Kein Zweifel: Der Auftritt von Catherine Deneuve als Titelheldin von „Der Flohmarkt von Madame Claire“ hat Stil. Nur die Zerstreutheit des Blicks, mit dem Claire den weitläufigen Hof ihres prachtvollen Anwesens erfasst, irritiert. Drückt er doch eine Art geistige Abwesenheit aus. Als scheine sie nicht zu interessieren, dass am heutigen Sommertag ihr gesamtes Hab und Gut unter den Hammer kommt – für einen symbolischen Preis.
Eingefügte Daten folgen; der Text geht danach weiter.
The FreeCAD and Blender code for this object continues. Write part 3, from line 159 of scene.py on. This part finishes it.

Das Landvolk kann’s nicht fassen
Heute werde ich sterben – mit diesem Gedanken ist Madame Darling, wie die Bewohner des kleinen französischen Dorfs sie nennen, aufgewacht. Ein bisschen nur hat sie sich erschreckt, um gleich darauf zu beschließen: Alles muss weg. Wertvolle Uhren, Familiengemälde, mechanisch betriebenes Spielzeug, Fotoalben, kostbare Möbel, allesamt Begleiter ihres aufregenden Lebens. Kurzentschlossen heuert sie junge Männer an, die an der Bushaltestelle stehen, und lässt sie die Räume ihres Landhauses leeren.
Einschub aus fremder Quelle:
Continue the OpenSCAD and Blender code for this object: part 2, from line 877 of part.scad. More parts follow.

Ein handgeschriebenes Schild lockt Interessenten in großer Zahl. Das Landvolk kann nicht fassen, dass all die bisher verborgenen bourgeoisen Kostbarkeiten nun ihre schlichten Wohnungen schmücken werden. Was auch verborgen war und sich dem Kinobesucher erst langsam erschließt: Madame leidet an einer schleichenden Demenz. Ist der Flohmarkt also die Idee ihres lädierten Gehirns oder der Gedanke leichten Loslassens?
Gegen alle Widerstände
Es ist ein interessantes Sujet mit philosophischer Tiefe, dem sich Julie Bertuccelli und Sophie Fillières mit dem Drehbuch zu diesem Film nähern. Inspiriert wurden sie durch den Roman „Faith Bass Darling’s Last Garage Sale“ der texanischen Journalistin Lynda Rutledge. Thematisiert wird die Frage, wann ein alter Mensch beginnt, seine Autonomie zu verlieren, wie seine Umgebung darauf reagiert und ob er es schafft, Prioritäten in seinen letzten Tagen auch gegen Widerstände zu setzen.
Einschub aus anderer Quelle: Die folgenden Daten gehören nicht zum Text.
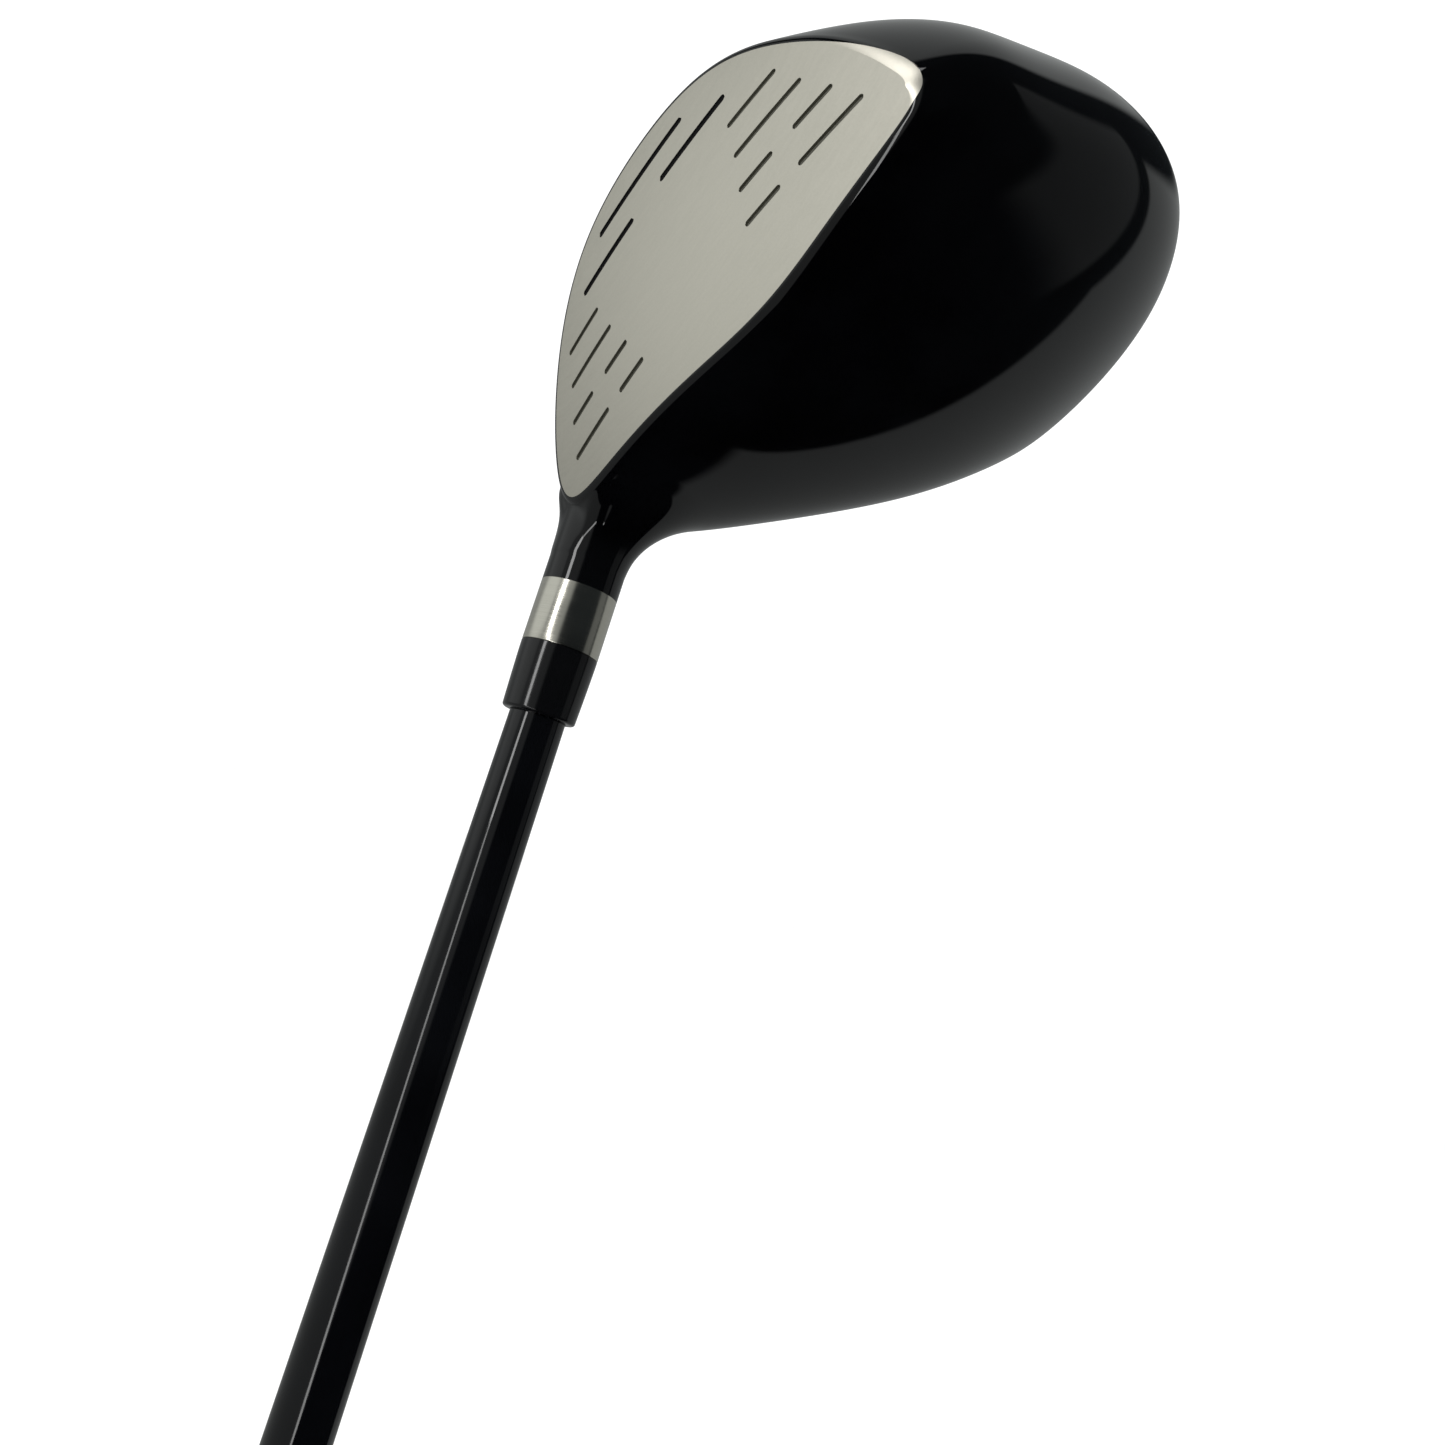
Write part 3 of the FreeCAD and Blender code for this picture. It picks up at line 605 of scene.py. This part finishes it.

Dass die Antwort von Bertuccelli (die auch Regie führt) und Fillières eher französisch leicht denn teutonisch gründlich ausfällt, sollte man nicht allzu übel nehmen. Alt sein ist beschwerlich, sich von lieb gewordenen Objekten zu trennen, schaffen auch viele Jüngere nicht. Warum also sollte der konsequent durchgesetzte Spleen von Madame Claire sozusagen vorbildhaft nicht auch heitere Momente zeigen?
Mutter und Tochter
Rückblenden, in denen Alice Taglione die Rolle von Claire übernimmt, zeigen das bizarre Leben der einst Verehelichten, die sich auch bei der Wahl ihrer Geliebten nichts vorschreiben ließ. Der Blick in die Vergangenheit erklärt auch das nicht gerade liebevolle Verhältnis zwischen Mutter und Tochter. Dieses universell sehr störungsanfällige Duo pflegt hier ein eher ironisches Verhältnis. Marie (Chiara Mastroianni, mit dem intensiven Blick ihres Vaters Marcello) hat kein Interesse an den alten Objekten. Zu sehr kränkt sie die Erinnerung an ihre Kindheit. Das große Weggeben aller Sachen will sie trotzdem beenden lassen.
Julie Bertuccelli debütierte 2003 mit „Seit Otar fort ist“ und erntete dafür viel Kritikerlob. Ihre aktuelle Regiearbeit lotet die philosophische Tiefe des Themas nicht aus, ersetzt aber diesen Mangel durch einen anderen Blick. So huscht in einer Sequenz ein Mädchenreigen wie wehende Holunderblüten über die Leinwand. Und wenn ein ganzer Zirkus mit Clowns, Tieren und nostalgischen Fahrgeschäften die Szenerie bereichert, wird klar: Das ganze Leben ist ein Zirkus. Er zieht vorbei.
Der Flohmarkt der Madame Claire. Frankreich 2018. Regie: Julie Bertuccelli. Mit Catherine Deneuve, Chiara Mastroianni. 94 Minuten. Ohne Altersbeschränkung.